Statehood pioneer Katie Hurley gave words of advice to the University of Alaska Southeast's 2009 graduates Sunday, and shared stories going back to the decades before statehood.
But it was one statement in particular from the 88-year-old Wasilla resident that rocked the Rec Center with cheers.
Hurley said that Saturday night she scrapped the speech she had been working on, and instead spoke on the importance of being involved in government.
"Especially," she said, "keep the capital in Juneau."
The cheers were thunderous from the crowd packing the gym to see more than 300 associates, bachelors and masters degrees conferred from the Sitka campus of the University of Alaska. Additional degrees from the university's flagship school at Fairbanks, including doctorates, were also conferred in Juneau.
Two honorary doctorate of law degrees were conferred, to Laraine Derr and Marlene Johnson. A former dean of the UAS School of Business and commissioner of the Department of Revenue, Derr now owns Chez Alaska Cooking School. Johnson is former chairman of the Sealaska Corporation and is currently board chair of the Huna Heritage Foundation.
Hurley herself was a recipient of an honorary doctorate in 1985. Her long history in the state's leadership includes service as chief of staff to Alaska Territorial Gov. Ernest Gruening at age 24, and later for Bill Egan, the state's first governor.
Hurley's history in Juneau began when she was born here in 1921, and she graduated from Juneau High School in 1939.
Governor Gruening, or E.G., as she called him, hired Hurley to work in the territorial governor's office and became a mentor to her. Among her duties was helping Gruening advocate for the military development of Alaska.
On Dec. 7, 1941, Gruening heard of the bombing of Pearl Harbor not through official channels but from an Auke Bay resident with a shortwave radio.
The governor's secretary, who Hurley described simply as having "colorful" language, reached Hurley by phone at the Lutheran church downtown.
"Get your ass up here, we're at war," Hurley was told.
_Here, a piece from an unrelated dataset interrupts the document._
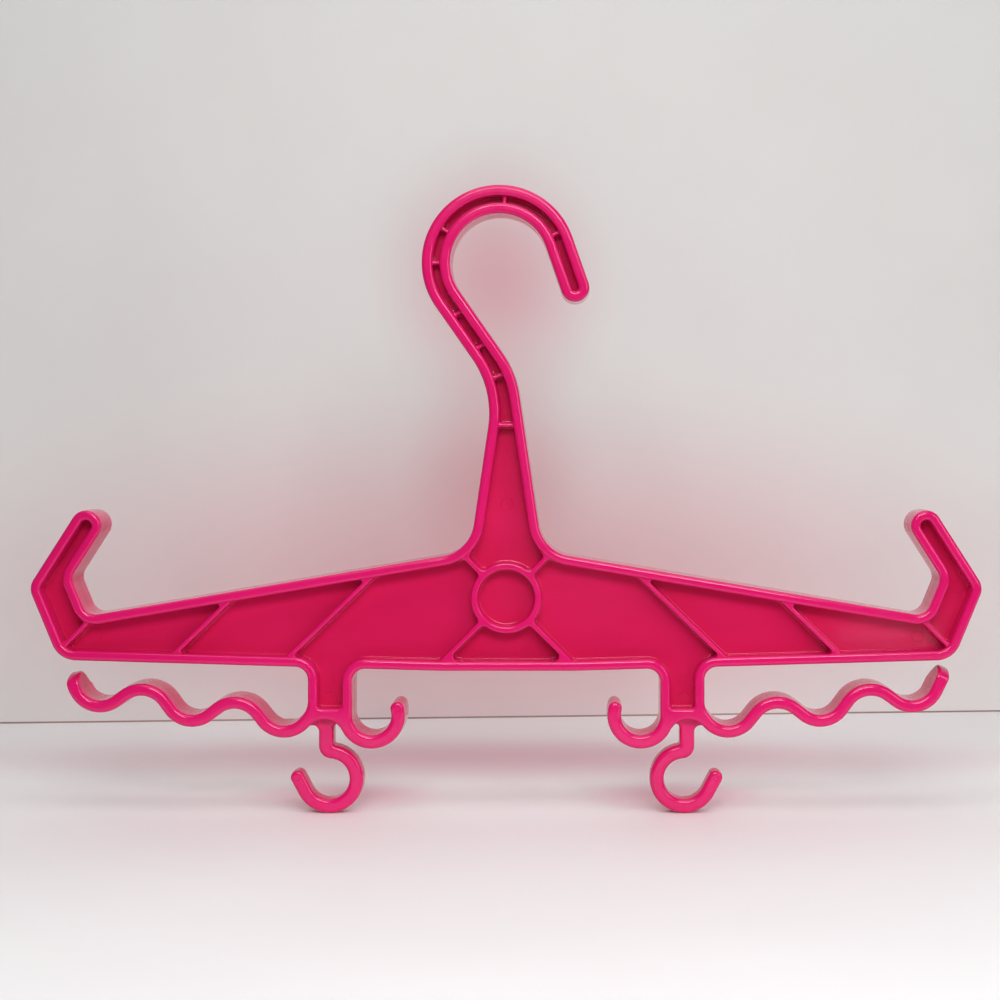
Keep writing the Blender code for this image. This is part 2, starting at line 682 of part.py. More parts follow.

During the war, Hurley translated coded messages for the governor. After the war, there was a renewed push for statehood that she assisted in.
Veterans released from service moved to Alaska to homestead, but found out they could no longer vote for president because Alaska was only a territory.
As statehood neared, Alaska held a Constitutional Convention at the University of Alaska in Fairbanks. Hurley was chosen to be the chief clerk to that body.
"I was on the floor of the convention - all day, every day," she said, taking the minutes. She remembers convention chairman Bill Egan as a "masterful presiding officer" who had a talent for making sure that everyone was heard. Others thought so too, and he became the state's first governor.
Hurley served in a number of state positions, and in 1978 ran for lieutenant governor, winning the democraticnomination.
Her final words of advice Sunday were, "if you obey all the rules, you miss all the fun."